**Exercise directions**
Extract each line where the string "materials" shows up.

━━━━━ Source data

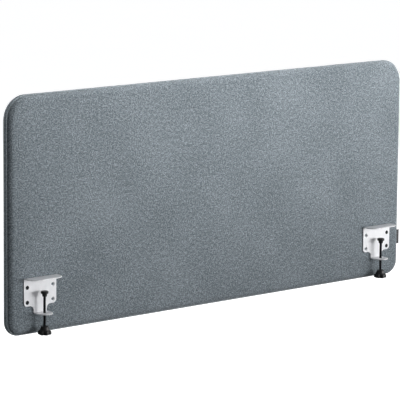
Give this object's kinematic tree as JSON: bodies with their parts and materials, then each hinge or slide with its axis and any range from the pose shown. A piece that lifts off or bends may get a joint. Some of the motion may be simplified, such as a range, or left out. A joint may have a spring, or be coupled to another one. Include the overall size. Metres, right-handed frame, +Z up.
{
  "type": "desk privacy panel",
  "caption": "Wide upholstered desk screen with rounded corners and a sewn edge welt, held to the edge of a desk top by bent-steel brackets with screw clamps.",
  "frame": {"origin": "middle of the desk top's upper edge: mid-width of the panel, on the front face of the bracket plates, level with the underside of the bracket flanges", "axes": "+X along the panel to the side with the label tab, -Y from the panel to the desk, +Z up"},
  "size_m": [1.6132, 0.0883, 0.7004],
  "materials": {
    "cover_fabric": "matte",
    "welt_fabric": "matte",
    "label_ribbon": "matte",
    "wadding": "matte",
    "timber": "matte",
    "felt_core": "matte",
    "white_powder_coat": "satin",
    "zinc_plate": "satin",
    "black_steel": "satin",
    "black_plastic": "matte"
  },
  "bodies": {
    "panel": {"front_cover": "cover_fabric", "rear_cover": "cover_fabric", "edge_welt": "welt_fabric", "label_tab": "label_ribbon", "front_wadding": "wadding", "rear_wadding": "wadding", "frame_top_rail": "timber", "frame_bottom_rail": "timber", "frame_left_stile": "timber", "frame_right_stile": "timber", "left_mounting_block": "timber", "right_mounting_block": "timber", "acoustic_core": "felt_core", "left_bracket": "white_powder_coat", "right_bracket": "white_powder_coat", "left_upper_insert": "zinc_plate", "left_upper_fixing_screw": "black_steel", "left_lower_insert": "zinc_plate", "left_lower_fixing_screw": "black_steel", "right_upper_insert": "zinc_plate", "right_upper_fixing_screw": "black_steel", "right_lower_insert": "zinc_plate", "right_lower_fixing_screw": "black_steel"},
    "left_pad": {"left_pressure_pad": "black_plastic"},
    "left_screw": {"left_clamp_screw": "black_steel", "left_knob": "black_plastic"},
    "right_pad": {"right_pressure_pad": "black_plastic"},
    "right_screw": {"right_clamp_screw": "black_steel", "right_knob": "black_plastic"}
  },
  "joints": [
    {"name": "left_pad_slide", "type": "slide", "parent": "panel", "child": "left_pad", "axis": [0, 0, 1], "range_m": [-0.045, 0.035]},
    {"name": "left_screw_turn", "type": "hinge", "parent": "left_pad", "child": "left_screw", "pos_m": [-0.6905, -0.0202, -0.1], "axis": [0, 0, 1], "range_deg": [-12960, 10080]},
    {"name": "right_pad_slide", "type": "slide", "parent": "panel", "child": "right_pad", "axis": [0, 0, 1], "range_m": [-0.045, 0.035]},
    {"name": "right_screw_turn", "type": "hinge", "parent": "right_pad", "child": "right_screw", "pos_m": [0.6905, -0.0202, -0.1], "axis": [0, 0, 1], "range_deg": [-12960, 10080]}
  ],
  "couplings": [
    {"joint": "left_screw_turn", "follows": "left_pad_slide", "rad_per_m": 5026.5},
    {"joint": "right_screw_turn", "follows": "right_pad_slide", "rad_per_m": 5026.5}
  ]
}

━━━━━━━━━━

**Reply to the task**
Give this object's kinematic tree as JSON: bodies with their parts and materials, then each hinge or slide with its axis and any range from the pose shown. A piece that lifts off or bends may get a joint. Some of the motion may be simplified, such as a range, or left out. A joint may have a spring, or be coupled to another one. Include the overall size. Metres, right-handed frame, +Z up.
  "materials": {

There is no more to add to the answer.